* BEGIN DATASET *
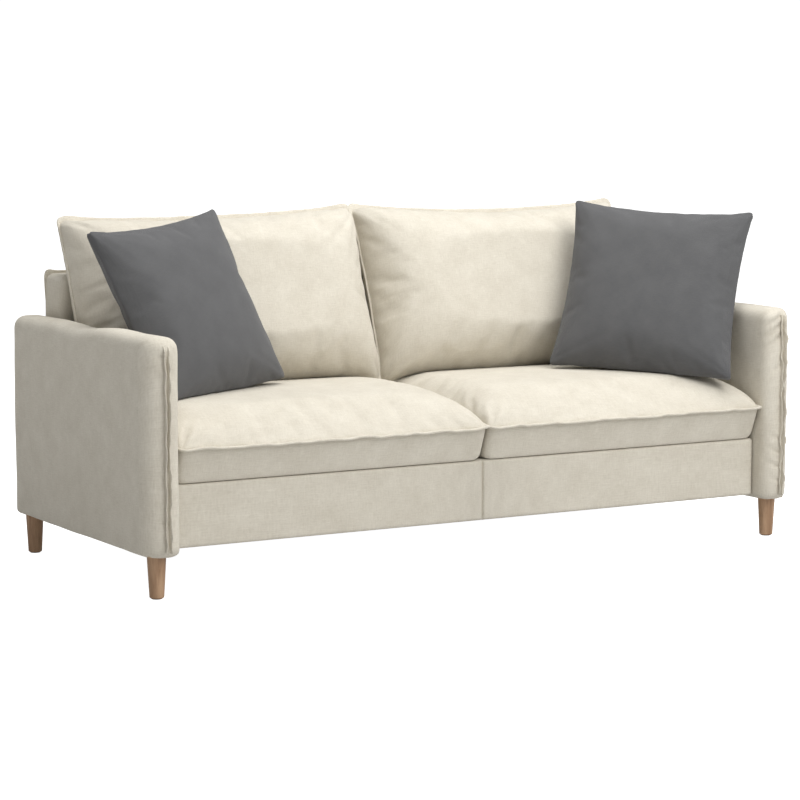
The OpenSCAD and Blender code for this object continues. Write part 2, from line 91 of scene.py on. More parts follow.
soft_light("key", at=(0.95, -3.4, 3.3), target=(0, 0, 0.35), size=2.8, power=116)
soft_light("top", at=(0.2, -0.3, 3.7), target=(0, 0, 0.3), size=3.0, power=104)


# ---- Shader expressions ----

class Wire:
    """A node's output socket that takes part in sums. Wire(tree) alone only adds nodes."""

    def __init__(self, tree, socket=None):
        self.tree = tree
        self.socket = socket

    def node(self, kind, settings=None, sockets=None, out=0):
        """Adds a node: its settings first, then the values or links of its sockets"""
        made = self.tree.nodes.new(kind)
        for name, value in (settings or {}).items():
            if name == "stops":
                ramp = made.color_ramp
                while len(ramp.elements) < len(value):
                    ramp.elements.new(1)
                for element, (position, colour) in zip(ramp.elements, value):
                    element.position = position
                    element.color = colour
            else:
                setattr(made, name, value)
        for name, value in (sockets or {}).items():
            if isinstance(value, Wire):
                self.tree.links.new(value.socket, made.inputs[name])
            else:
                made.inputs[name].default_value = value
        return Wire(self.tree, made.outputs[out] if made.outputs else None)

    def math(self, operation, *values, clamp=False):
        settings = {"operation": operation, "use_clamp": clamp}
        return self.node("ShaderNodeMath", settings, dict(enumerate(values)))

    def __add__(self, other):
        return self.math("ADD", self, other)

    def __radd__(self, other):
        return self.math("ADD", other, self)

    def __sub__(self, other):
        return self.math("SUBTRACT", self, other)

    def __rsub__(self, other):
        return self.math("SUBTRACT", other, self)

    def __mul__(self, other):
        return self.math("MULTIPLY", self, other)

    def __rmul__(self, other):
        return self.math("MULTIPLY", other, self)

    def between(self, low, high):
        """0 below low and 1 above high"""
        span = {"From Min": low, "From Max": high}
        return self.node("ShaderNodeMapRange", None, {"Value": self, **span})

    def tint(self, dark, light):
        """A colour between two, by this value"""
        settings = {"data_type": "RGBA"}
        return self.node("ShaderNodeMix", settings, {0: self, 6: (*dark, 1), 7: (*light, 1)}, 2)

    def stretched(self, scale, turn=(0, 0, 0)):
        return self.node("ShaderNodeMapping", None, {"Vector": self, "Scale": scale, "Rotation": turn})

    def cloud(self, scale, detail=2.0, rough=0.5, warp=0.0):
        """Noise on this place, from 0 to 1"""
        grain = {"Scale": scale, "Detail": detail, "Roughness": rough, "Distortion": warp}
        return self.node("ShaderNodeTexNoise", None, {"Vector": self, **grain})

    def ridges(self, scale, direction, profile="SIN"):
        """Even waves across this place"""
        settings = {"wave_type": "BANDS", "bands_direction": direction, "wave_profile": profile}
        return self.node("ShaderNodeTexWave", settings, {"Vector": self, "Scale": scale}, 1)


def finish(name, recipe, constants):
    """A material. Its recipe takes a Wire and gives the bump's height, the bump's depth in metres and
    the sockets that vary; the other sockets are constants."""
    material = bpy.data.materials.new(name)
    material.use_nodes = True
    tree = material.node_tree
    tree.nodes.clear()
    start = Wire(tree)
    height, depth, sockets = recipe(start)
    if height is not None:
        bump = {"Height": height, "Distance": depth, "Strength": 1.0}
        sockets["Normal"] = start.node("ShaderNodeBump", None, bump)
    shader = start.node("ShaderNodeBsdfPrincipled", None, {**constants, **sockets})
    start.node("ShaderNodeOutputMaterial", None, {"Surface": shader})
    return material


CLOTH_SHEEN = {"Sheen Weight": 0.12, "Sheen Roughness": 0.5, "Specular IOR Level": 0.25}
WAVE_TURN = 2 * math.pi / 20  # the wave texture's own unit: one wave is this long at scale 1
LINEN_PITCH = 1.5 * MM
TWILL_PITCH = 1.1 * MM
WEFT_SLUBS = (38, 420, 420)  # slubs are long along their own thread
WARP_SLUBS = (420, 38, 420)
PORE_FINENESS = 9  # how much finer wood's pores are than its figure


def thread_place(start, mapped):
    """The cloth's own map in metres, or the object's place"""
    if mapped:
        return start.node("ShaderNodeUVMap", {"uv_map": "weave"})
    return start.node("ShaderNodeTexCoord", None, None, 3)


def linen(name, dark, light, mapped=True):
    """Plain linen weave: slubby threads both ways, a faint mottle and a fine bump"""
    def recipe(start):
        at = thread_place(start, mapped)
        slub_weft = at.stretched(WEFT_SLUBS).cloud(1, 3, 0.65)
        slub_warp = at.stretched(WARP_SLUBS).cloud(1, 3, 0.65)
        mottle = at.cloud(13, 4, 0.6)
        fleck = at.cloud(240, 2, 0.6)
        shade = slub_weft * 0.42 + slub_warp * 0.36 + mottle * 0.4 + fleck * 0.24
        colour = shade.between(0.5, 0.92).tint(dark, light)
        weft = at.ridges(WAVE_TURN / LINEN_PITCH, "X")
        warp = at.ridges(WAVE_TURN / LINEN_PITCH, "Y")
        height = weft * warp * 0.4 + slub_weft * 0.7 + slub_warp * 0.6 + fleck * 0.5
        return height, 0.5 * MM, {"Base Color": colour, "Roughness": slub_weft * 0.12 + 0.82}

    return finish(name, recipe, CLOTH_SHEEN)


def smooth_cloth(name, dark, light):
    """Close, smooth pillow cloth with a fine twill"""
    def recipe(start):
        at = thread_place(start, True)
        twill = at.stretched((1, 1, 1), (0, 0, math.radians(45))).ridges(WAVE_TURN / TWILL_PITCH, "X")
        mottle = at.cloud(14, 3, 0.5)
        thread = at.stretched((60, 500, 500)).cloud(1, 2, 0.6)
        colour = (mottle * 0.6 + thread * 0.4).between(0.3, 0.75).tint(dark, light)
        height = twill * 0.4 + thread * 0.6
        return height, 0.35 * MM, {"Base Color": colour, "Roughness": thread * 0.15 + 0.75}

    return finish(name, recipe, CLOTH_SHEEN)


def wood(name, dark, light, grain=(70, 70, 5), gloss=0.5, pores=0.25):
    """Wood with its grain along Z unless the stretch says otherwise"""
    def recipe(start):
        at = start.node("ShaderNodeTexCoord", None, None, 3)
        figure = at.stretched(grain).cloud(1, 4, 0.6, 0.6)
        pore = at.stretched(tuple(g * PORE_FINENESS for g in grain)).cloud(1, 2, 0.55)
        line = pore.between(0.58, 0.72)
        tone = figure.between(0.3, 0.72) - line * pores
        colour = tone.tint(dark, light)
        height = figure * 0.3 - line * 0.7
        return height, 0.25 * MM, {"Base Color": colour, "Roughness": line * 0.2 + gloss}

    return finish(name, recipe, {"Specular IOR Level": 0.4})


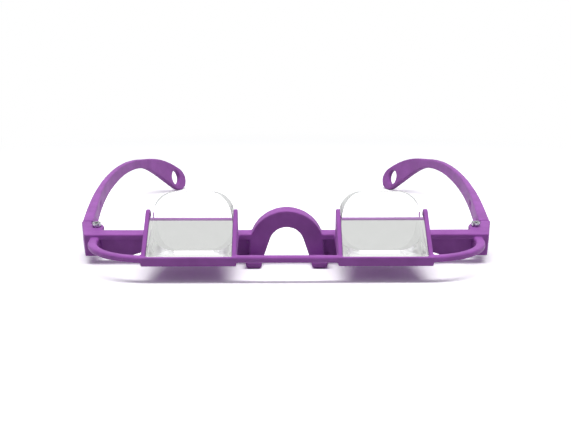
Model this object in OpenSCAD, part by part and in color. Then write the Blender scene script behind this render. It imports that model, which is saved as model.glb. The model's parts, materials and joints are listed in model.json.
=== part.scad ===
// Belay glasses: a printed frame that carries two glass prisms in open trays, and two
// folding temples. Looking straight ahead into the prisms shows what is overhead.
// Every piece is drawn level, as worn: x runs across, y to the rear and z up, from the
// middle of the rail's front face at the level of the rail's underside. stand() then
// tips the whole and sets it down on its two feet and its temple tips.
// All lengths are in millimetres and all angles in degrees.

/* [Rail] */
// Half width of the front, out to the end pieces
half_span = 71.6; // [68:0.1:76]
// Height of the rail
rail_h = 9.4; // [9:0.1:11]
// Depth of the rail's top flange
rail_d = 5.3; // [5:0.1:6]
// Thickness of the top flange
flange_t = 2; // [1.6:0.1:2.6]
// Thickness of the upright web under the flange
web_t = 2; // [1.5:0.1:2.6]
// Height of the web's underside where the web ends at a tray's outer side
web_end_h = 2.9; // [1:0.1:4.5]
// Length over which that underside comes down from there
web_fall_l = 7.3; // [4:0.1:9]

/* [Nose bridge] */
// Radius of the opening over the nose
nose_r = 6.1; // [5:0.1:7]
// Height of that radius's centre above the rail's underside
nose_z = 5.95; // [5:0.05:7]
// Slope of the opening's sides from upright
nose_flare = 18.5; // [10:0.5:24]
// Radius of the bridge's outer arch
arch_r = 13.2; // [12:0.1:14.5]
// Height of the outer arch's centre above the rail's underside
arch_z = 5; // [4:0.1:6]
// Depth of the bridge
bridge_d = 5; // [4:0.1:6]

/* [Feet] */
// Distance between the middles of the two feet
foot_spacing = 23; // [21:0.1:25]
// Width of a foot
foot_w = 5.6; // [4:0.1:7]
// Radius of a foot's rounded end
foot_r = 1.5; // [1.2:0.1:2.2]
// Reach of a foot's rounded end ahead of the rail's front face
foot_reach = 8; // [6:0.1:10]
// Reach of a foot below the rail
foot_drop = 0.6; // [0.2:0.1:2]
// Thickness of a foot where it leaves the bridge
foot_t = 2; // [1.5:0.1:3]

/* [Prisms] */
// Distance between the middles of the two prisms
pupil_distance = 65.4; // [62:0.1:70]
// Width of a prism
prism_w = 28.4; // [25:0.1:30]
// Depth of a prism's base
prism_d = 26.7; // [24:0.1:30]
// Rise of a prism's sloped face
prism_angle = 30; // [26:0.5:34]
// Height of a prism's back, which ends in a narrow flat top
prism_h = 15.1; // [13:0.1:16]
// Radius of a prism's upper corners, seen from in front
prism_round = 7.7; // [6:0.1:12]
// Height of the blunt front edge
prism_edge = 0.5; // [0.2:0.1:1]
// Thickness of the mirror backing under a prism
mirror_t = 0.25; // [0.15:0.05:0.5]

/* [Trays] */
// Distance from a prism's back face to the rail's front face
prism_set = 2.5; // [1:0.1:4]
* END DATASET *
**PROBLEM**
Retype, word for word, every line from the line with "Model this object" to the line with "angles in degrees.", inclusive. Add nothing.

**SOLUTION TO THIS EXERCISE**
Model this object in OpenSCAD, part by part and in color. Then write the Blender scene script behind this render. It imports that model, which is saved as model.glb. The model's parts, materials and joints are listed in model.json.
=== part.scad ===
// Belay glasses: a printed frame that carries two glass prisms in open trays, and two
// folding temples. Looking straight ahead into the prisms shows what is overhead.
// Every piece is drawn level, as worn: x runs across, y to the rear and z up, from the
// middle of the rail's front face at the level of the rail's underside. stand() then
// tips the whole and sets it down on its two feet and its temple tips.
// All lengths are in millimetres and all angles in degrees.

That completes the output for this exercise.